LAKE MARY, Fla. — The school shooting in Uvalde, Texas, brings back memories of the Parkland school massacre for many in Florida.

What You Need To Know

  • Florida enacted gun safety measures following the Parkland massacre in 2018

  • Texas has raised the minimum age to 21 to buy a handgun

  • The suspect in Tuesday’s deadly Uvalde school shooting purchased his rifle legally

The bulk of Florida’s gun safety measures passed in the months following the 2018 shooting at Marjory Stoneman Douglas High School. They include raising the minimum age for purchasing firearms to 21, creating a school guardian program and developing risk protection orders

Speaking to Spectrum News Wednesday, Max Schachter — whose son Alex was one of the 17 students killed in the Parkland attack — said every time he sees another mass shooting, it makes him feel like a victim all over again.

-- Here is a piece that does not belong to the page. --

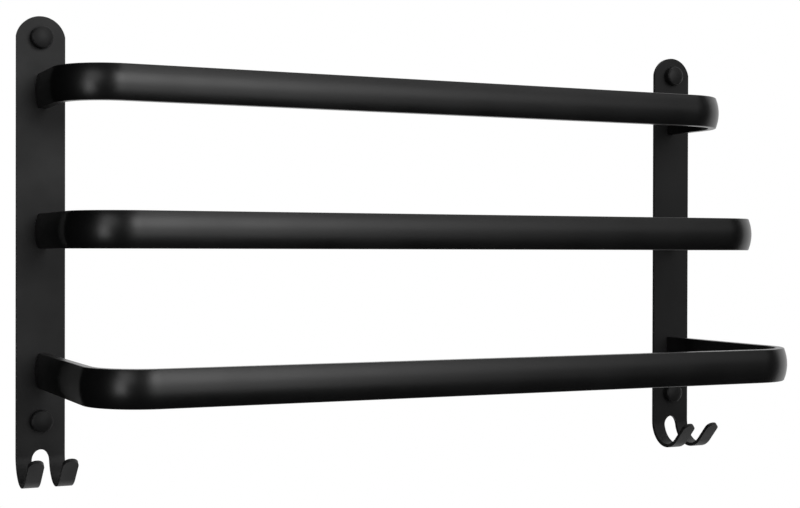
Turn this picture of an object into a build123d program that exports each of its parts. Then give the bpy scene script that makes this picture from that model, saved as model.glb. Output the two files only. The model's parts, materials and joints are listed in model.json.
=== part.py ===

"It is really hard to relive this again, all over again," he said. "Every time my phone is ringing off the hook with (people) wanting to interview me, and I feel bad, because it is important to get the story out there because nobody cares about it. Nobody thinks it is going to happen to them."

Florida firearm law expert Chuck Hughes with Katz & Phillips, P.A., known as The Firearm Firm, says the risk protection orders enacted in Florida are a type of red flag law that are supposed to help prevent these kinds of attacks.

“It does help with regarding those certain cases where maybe this person doesn’t need to have firearms for whatever particular issue they may be dealing with at that time,” he said.

After the Parkland shooting, Florida also banned bump stocks and the federal government followed suit.

In Texas, lawmakers made 21 the minimum age to purchase a handgun. Other firearms can be purchased at 18.

Experts say the suspected gunman in Tuesday’s shooting could buy his rifle legally when he turned 18. 

In Texas, only gun dealers with a federal firearms license require background checks, not private sellers. It’s unclear whether the suspect went to a dealer requiring background checks, but if he did, Texas gun law expert Richard Hayes said the check would have come out clean given the information currently available to the public.

“The suspect in this case had zero criminal history, had no gang affiliations,” Hayes said. 

Even with the laws that have passed in Florida since the Parkland massacre, and other mass school shootings, Schachter said it is not nearly enough. 

"You've got gridlock, partisan politics," he said. "Nobody will pass any other party's bills and we continue to get shot and killed and they do nothing."